Result (mapping.csv):
| municipality | region | ref_municipality_name | ref_region | istat_code | avg_score |
|---|---|---|---|---|---|
| Castro | Pugla | Castro | Puglia | 075019 | 95.5 |
| Castro | Lombardia | Castro | Lombardia | 016065 | 100.0 |
| Samone | Trntino-Alto Adige | Samone | Trentino-Alto Adige | 022164 | 98.6 |
| Samone | Piemonte | Samone | Piemonte | 001244 | 100.0 |
| Calliano | Trentno-Alto Adige | Calliano | Trentino-Alto Adige | 022032 | 98.6 |
| Calliano | Piemnte | Calliano | Piemonte | 005013 | 96.7 |
“Castro, Pugla” correctly maps to “Castro, Puglia” (not Lombardia) because the averaged score on both columns picks the right region.

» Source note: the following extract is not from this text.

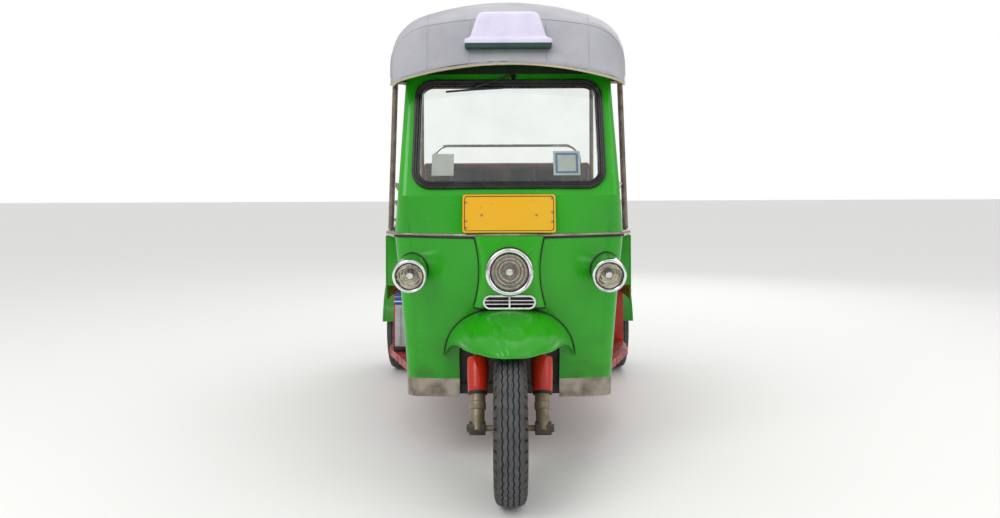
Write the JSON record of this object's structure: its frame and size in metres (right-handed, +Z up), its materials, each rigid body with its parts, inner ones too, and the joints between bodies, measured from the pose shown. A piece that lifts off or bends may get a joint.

Step 2: Join back using both columns
duckdb -c "
COPY (
SELECT
w.*,
m.ref_municipality_name AS municipality_correct,
m.ref_region AS region_correct,
m.istat_code,
ROUND(m.avg_score, 1) AS score
FROM read_csv_auto('work_file.csv') w
JOIN read_csv_auto('mapping.csv') m
ON w.municipality = m.municipality
AND w.region = m.region
ORDER BY w.id::INT
) TO 'work_corrected.csv' (HEADER);
"The join now uses both dirty columns: ON w.municipality = m.municipality AND w.region = m.region. This ensures each row maps to exactly one entry in the mapping table.
Result (work_corrected.csv):
| id | municipality | region | amount | municipality_correct | region_correct | istat_code | score |
|---|---|---|---|---|---|---|---|
| 1 | San Valentino in Abruzzo Citeriore | Abrzzo | 1500 | San Valentino in Abruzzo Citeriore | Abruzzo | 068037 | 96.2 |
| 2 | San Valentino Torio | Campnia | 2300 | San Valentino Torio | Campania | 065131 | 96.7 |
| 3 | Castro | Pugla | 800 | Castro | Puglia | 075019 | 95.5 |
| 4 | Castro | Lombardia | 1200 | Castro | Lombardia | 016065 | 100.0 |
| 5 | Samone | Trntino-Alto Adige | 950 | Samone | Trentino-Alto Adige | 022164 | 98.6 |
| 6 | Samone | Piemonte | 3100 | Samone | Piemonte | 001244 | 100.0 |
| 7 | Calliano | Trentno-Alto Adige | 400 | Calliano | Trentino-Alto Adige | 022032 | 98.6 |
| 8 | Calliano | Piemnte | 2750 | Calliano | Piemonte | 005013 | 96.7 |
| 9 | Livo | Trentno-Alto Adige | 1800 | Livo | Trentino-Alto Adige | 022107 | 98.6 |
| 10 | Livo | Lombardia | 600 | Livo | Lombardia | 013130 | 100.0 |
All 10 rows are correctly matched, with the right ISTAT code for each municipality-region pair.
Tips and Best Practices
Reviewing low-confidence matches
Use the score column to spot matches that might be wrong. A quick check:
duckdb -c "
SELECT * FROM read_csv_auto('mapping.csv')
WHERE avg_score < 95
ORDER BY avg_score;
"Rows with lower scores deserve manual review.
Handling ambiguous matches
When two reference rows score equally well for the same input, tometo_tomato flags the match as ambiguous and excludes it from the clean output to avoid inserting incorrect data. Use --output-ambiguous to inspect these cases:
tometo_tomato work_file.csv reference.csv \
-j "municipality,municipality_name" \
-j "region,region" \
-a istat_code \
-s -t 70 \
-o mapping.csv \
-u ambiguous.csvUnmatched rows
If an input row has no reference match above the threshold, it still appears in the mapping file — but with empty reference columns. This is a LEFT JOIN: no input row is ever lost. You can filter these out in Step 2 or handle them separately.
Choosing the right threshold
- 90-100: strict, only very close matches (good for clean data with minor typos)
- 80-90: moderate, handles abbreviations and missing characters
- 70-80: permissive, catches more distant matches but needs manual review
Performance on large datasets
For large files, use --block-prefix N to avoid comparing every pair of rows:
tometo_tomato work_file.csv reference.csv \
-j "municipality,municipality_name" \
-j "region,region" \
-a istat_code \
--block-prefix 3 \
-s -t 70 \
-o mapping.csvThis only compares rows where the first 3 characters of the join columns match, dramatically reducing computation time.